**Problem requirements:**
Only the lines from the start of the material through the line containing "shelf_depth = 609.6" are to be extracted, exactly as they appear.

**Data excerpt:**
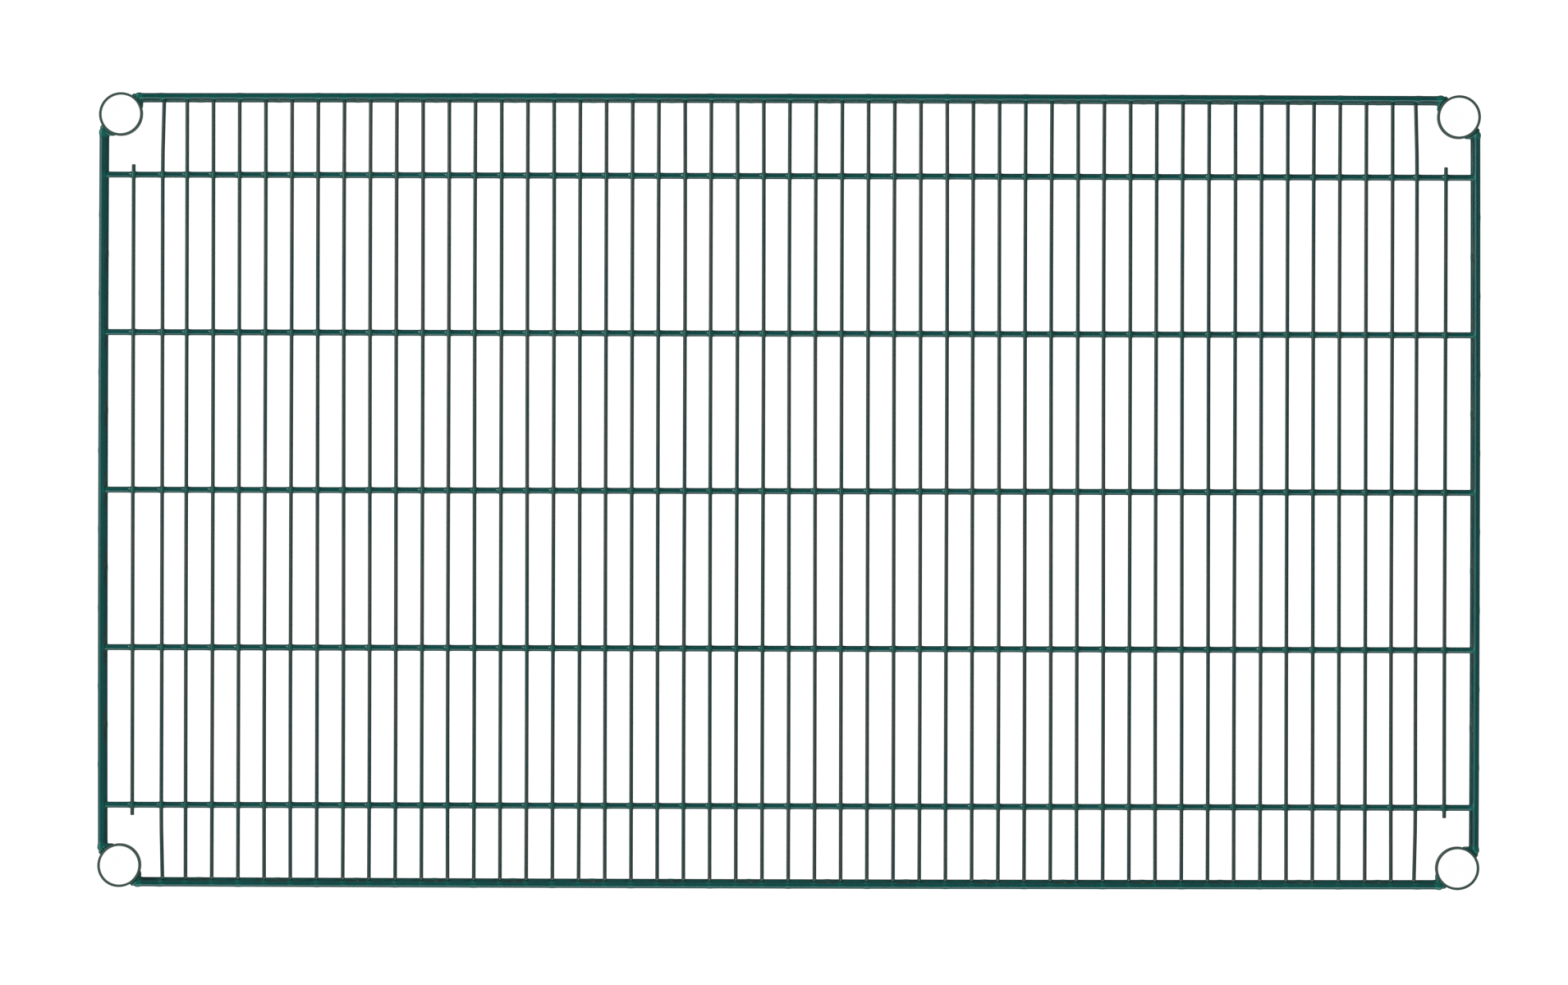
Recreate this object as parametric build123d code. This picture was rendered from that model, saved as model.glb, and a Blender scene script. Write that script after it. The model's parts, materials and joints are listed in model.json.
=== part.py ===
from build123d import *
import os
from math import asin, atan2, cos, hypot, sqrt, tan

# Wire shelf for adjustable post shelving. Four collars slide down over the posts. Truss edges
# of round rod join the collars, five support rods run the long way between the end trusses,
# and close deck wires lie across the support rods.
# Millimetres. Origin: middle of the footprint, on the plane the collars stand on.
# +X runs the long way, +Y to the rear, +Z up.

# Overall size, over the collars
shelf_length = 1059.6
shelf_depth = 609.6

# Post collars: straight bore at the rim, opening slightly towards the foot
collar_diameter = 33.4
collar_height = 36.0
bore_diameter = 29.6
bore_land = 14.0
bore_foot_diameter = 30.8
rim_round = 0.5

# Truss edges: a top rod, a bottom rod set in a little from it, and a snake wire bent to and fro
# between them
truss_rod_diameter = 4.9
rim_above_rods = 1.5
truss_drop = 25.0
truss_lean = 2.2
rod_end_inset = 11.0
snake_bend_radius = 6.0
snake_end_tail = 7.0
snake_crests_long_side = 17
snake_crests_short_side = 8
wires_per_snake_crest = 3

# Deck wires, bent down behind the long top rods, and the short wire across each end
wire_diameter = 2.9
wire_pitch = 20.09
evenly_spaced_wires = 47
outer_wire_offset = 480.8
wire_bend_radius = 3.0
wire_tail_foot = 26.2
end_wire_offset = 503.0
end_wire_overhang = 8.0

# Support rods
support_rod_diameter = 4.7
support_rod_spacing = 120.8
support_rod_count = 5
support_rod_reach = 525.6
support_rod_notch_length = 18.0

# Places worked out from the dimensions above
collar_radius = collar_diameter / 2
truss_rod_radius = truss_rod_diameter / 2
wire_radius = wire_diameter / 2
collar_x = shelf_length / 2 - collar_radius
collar_y = shelf_depth / 2 - collar_radius
top_rod_height = collar_height - rim_above_rods - truss_rod_radius
bottom_rod_height = top_rod_height - truss_drop
top_rod_out = collar_radius - truss_rod_radius
bottom_rod_out = top_rod_out - truss_lean
deck_wire_height = collar_height - rim_above_rods - wire_radius
support_rod_height = deck_wire_height - wire_radius - support_rod_diameter / 2
snake_pitch = wires_per_snake_crest * wire_pitch

# Each edge is modelled along X with its outer side to +Y, then turned about Z into place:
# turn in degrees, half the distance between its collars, distance of its collars from the middle,
# and how many times its snake wire reaches the top rod
edges = {
    "rear": (0, collar_x, collar_y, snake_crests_long_side),
    "left": (90, collar_y, collar_x, snake_crests_short_side),
    "front": (180, collar_x, collar_y, snake_crests_long_side),
    "right": (270, collar_y, collar_x, snake_crests_short_side),
}


def post_collar(x, y):
    # Half section of the ring, turned about the post's axis
    foot_bore = bore_foot_diameter / 2
    land_bore = bore_diameter / 2
    land_foot = collar_height - bore_land
    section = Polyline(
        (foot_bore, 0),
        (collar_radius, 0),
        (collar_radius, collar_height),
        (land_bore, collar_height),
        (land_bore, land_foot),
        close=True,
    )
    face = make_face(Plane.XZ * section)
    rim_corners = face.vertices().sort_by(Axis.Z)[-2:]
    face = fillet(rim_corners, rim_round)
    return Pos(x, y, 0) * revolve(face, Axis.Z)


def truss_rod(half_span, collar_line, out, height):
    # Straight rod whose two ends are hollowed to sit against the walls of the collars
    length = 2 * (half_span - rod_end_inset)
    rod = Pos(0, collar_line + out, height) * Rot(0, 90, 0) * Cylinder(truss_rod_radius, length)
    for side in (-1, 1):
        collar_wall = Cylinder(collar_radius, collar_height)
        rod -= Pos(side * half_span, collar_line, collar_height / 2) * collar_wall
    return rod


def snake_wire(collar_line, crests):
    # Zigzag of straight legs and round bends, in the leaning plane through both rods' axes.
    # Its bends touch the underside of the top rod and the top of the bottom rod.
    axis_distance = hypot(truss_drop, truss_lean)
    reach = axis_distance / 2 - truss_rod_radius - wire_radius
    half_pitch = snake_pitch / 2
    rise = 2 * (reach - snake_bend_radius)
    # Slope of the leg that touches one bend on its outside and the next on its inside
    slope = atan2(rise, half_pitch) + asin(2 * snake_bend_radius / hypot(rise, half_pitch))
    corner = reach - snake_bend_radius + snake_bend_radius / cos(slope)
    corner_to_tail = (corner - reach) / tan(slope)

    last_crest = (crests - 1) / 2 * snake_pitch
    points = [(-last_crest - snake_end_tail, reach), (-last_crest + corner_to_tail, reach)]
    for turn in range(1, 2 * crests - 2):
        along = -last_crest + turn * half_pitch
        height = corner if turn % 2 == 0 else -corner
        points.append((along, height))
    points.append((last_crest - corner_to_tail, reach))
    points.append((last_crest + snake_end_tail, reach))

    middle = Vector(0, collar_line + (top_rod_out + bottom_rod_out) / 2, top_rod_height - truss_drop / 2)
    upwards = Vector(0, truss_lean, truss_drop).normalized()
    truss_plane = Plane(middle, x_dir=(1, 0, 0), z_dir=Vector(1, 0, 0).cross(upwards))
    path = truss_plane * FilletPolyline(*points, radius=snake_bend_radius)
    section = Plane(path @ 0, z_dir=path % 0) * Circle(wire_radius)
    return sweep(section, path=path)


def deck_wire(x):
    # Straight across the shelf, with both ends bent down so that each bend touches the inner
    # side of a long top rod
    bend_height = deck_wire_height - wire_bend_radius
    centre_distance = wire_bend_radius + wire_radius + truss_rod_radius
    bend_inset = sqrt(centre_distance**2 - (top_rod_height - bend_height) ** 2)
    tail_y = collar_y + top_rod_out - bend_inset + wire_bend_radius
    path = Plane.YZ.offset(x) * FilletPolyline(
        (-tail_y, wire_tail_foot),
        (-tail_y, deck_wire_height),
        (tail_y, deck_wire_height),
        (tail_y, wire_tail_foot),
        radius=wire_bend_radius,
    )
    section = Plane(path @ 0, z_dir=path % 0) * Circle(wire_radius)
    return sweep(section, path=path)


def end_wire(x):
    # Short straight wire over the ends of the support rods
    outer_rod_y = (support_rod_count - 1) / 2 * support_rod_spacing
    length = 2 * (outer_rod_y + end_wire_overhang)
    return Pos(x, 0, deck_wire_height) * Rot(90, 0, 0) * Cylinder(wire_radius, length)


def support_rod(y):
    # Straight rod under the deck wires, notched at both ends to fit under the end top rods
    rod = Rot(0, 90, 0) * Cylinder(support_rod_diameter / 2, 2 * support_rod_reach)
    rod = Pos(0, y, support_rod_height) * rod
    for side in (-1, 1):
        notch = Rot(90, 0, 0) * Cylinder(truss_rod_radius, support_rod_notch_length)
        rod -= Pos(side * (collar_x + top_rod_out), y, top_rod_height) * notch
    return rod


def deck_wire_offsets():
    # From the left outer wire to the right outer wire
    middle_index = (evenly_spaced_wires - 1) // 2
    offsets = [(index - middle_index) * wire_pitch for index in range(evenly_spaced_wires)]
    return [-outer_wire_offset] + offsets + [outer_wire_offset]


def build_shelf():
    # Every node's name and its list of separate solids
    nodes = {}
    for end, x in (("left", -collar_x), ("right", collar_x)):
        for side, y in (("front", -collar_y), ("rear", collar_y)):
            nodes[f"{side}_{end}_collar"] = [post_collar(x, y)]

    for name, (turn, half_span, collar_line, crests) in edges.items():
        into_place = Rot(0, 0, turn)
        top_rod = truss_rod(half_span, collar_line, top_rod_out, top_rod_height)
        bottom_rod = truss_rod(half_span, collar_line, bottom_rod_out, bottom_rod_height)
        nodes[f"{name}_top_rod"] = [into_place * top_rod]
        nodes[f"{name}_bottom_rod"] = [into_place * bottom_rod]
        nodes[f"{name}_snake_wire"] = [into_place * snake_wire(collar_line, crests)]

    for index in range(support_rod_count):
        y = (index - (support_rod_count - 1) / 2) * support_rod_spacing
        nodes[f"support_rod_{index + 1}"] = [support_rod(y)]

    # The deck wires go in neighbouring pairs, counted from the left, with the middle one alone
    offsets = deck_wire_offsets()
    middle = len(offsets) // 2
    first_of_pairs = list(range(0, middle, 2)) + list(range(middle + 1, len(offsets), 2))
    for number, first in enumerate(first_of_pairs, start=1):
        pair = [deck_wire(offsets[first]), deck_wire(offsets[first + 1])]
        nodes[f"deck_wires_{number:02d}"] = pair
    nodes["deck_wire_middle"] = [deck_wire(offsets[middle])]

    nodes["end_wire_left"] = [end_wire(-end_wire_offset)]
    nodes["end_wire_right"] = [end_wire(end_wire_offset)]
    return nodes


os.makedirs("parts", exist_ok=True)
for node_name, solids in build_shelf().items():
    shape = solids[0] if len(solids) == 1 else Compound(children=solids)
    export_step(shape, f"parts/{node_name}.step")
    print(node_name, "solids:", len(shape.solids()), "volume:", round(shape.volume, 1))
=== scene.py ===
import json
import math

import bpy
import numpy as np
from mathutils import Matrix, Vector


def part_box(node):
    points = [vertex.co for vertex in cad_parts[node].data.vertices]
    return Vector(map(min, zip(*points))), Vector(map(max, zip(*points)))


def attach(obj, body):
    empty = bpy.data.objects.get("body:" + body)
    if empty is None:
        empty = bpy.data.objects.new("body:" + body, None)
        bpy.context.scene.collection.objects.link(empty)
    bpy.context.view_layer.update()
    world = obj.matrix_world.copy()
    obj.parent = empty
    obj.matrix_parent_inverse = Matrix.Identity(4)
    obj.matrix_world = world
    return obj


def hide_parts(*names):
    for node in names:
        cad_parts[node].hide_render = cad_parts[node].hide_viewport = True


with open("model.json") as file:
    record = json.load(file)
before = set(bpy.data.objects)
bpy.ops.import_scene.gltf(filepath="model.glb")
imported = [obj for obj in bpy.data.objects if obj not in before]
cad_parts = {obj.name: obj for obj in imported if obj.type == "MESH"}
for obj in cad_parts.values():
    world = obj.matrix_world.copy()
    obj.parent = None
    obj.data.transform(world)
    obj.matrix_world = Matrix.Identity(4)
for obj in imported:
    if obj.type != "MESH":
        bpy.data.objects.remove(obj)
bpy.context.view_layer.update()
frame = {"nodes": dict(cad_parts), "record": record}
mm = 0.001
body = "root"            # nothing moves: every piece rides on the one body
print("frame loaded, nodes:", len(frame["nodes"]))


# Places and thicknesses, all read from the frame

def middleOf(node):
    low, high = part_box(node)
    return (low + high) / 2


def spanOf(node, axis):
    low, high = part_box(node)
    return high[axis] - low[axis]


topRodHeight = middleOf("rear_top_rod").z
bottomRodHeight = middleOf("rear_bottom_rod").z
longTopLine = middleOf("rear_top_rod").y
longBottomLine = middleOf("rear_bottom_rod").y
sideTopLine = middleOf("right_top_rod").x
sideBottomLine = middleOf("right_bottom_rod").x
collarMiddle = middleOf("rear_right_collar")
collarRadius = spanOf("rear_right_collar", 0) / 2
wireRadius = spanOf("deck_wire_middle", 0) / 2
trussRadius = spanOf("rear_top_rod", 2) / 2
supportRadius = spanOf("support_rod_3", 1) / 2
collarNames = sorted(name for name in frame["nodes"] if name.endswith("_collar"))
supportRodNames = sorted(name for name in frame["nodes"] if name.startswith("support_rod"))
supportRodLines = [middleOf(name).y for name in supportRodNames]
deckNodeNames = sorted(name for name in frame["nodes"] if name.startswith("deck_wire"))
endWireNames = ("end_wire_left", "end_wire_right")


# Shader graphs

class Signal:
    # A socket that can be used in sums; each sum adds one Math node to the socket's graph
    def __init__(self, graph, socket):
        self.graph = graph
        self.socket = socket

    def math(self, operation, first, second):
        return self.graph.add("ShaderNodeMath", {"operation": operation}, {0: first, 1: second})

    def __add__(self, other):
        return self.math("ADD", self, other)

    def __radd__(self, other):
        return self.math("ADD", other, self)

    def __sub__(self, other):
        return self.math("SUBTRACT", self, other)

    def __rsub__(self, other):
        return self.math("SUBTRACT", other, self)

    def __mul__(self, other):
        return self.math("MULTIPLY", self, other)

    def __rmul__(self, other):
        return self.math("MULTIPLY", other, self)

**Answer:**
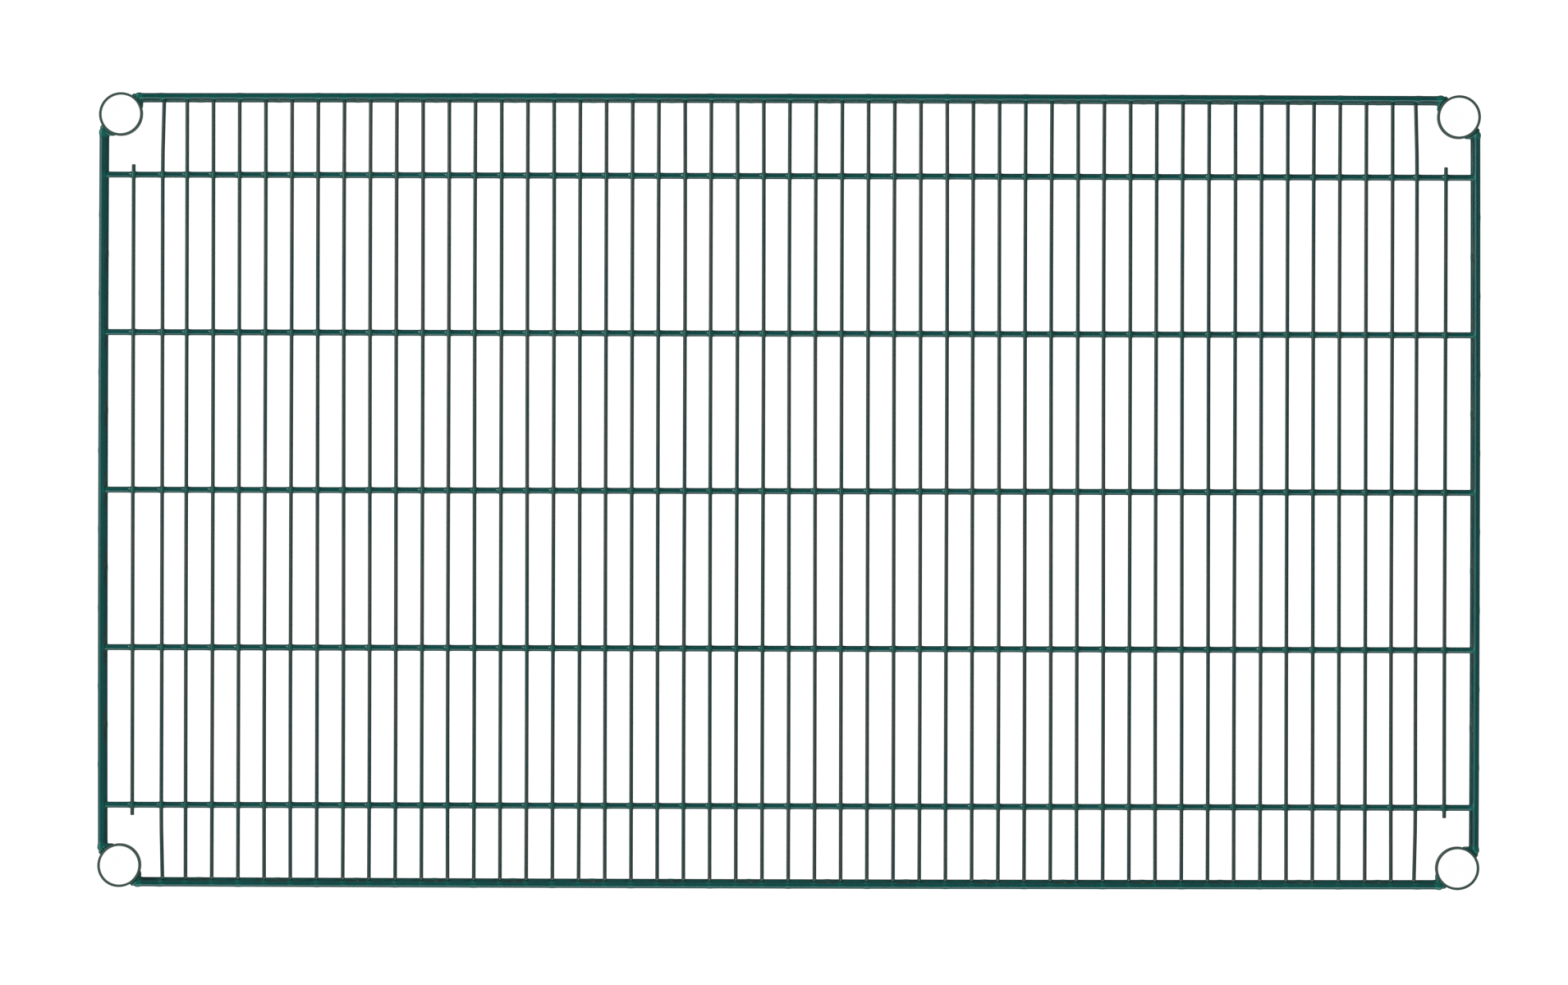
Recreate this object as parametric build123d code. This picture was rendered from that model, saved as model.glb, and a Blender scene script. Write that script after it. The model's parts, materials and joints are listed in model.json.
=== part.py ===
from build123d import *
import os
from math import asin, atan2, cos, hypot, sqrt, tan

# Wire shelf for adjustable post shelving. Four collars slide down over the posts. Truss edges
# of round rod join the collars, five support rods run the long way between the end trusses,
# and close deck wires lie across the support rods.
# Millimetres. Origin: middle of the footprint, on the plane the collars stand on.
# +X runs the long way, +Y to the rear, +Z up.

# Overall size, over the collars
shelf_length = 1059.6
shelf_depth = 609.6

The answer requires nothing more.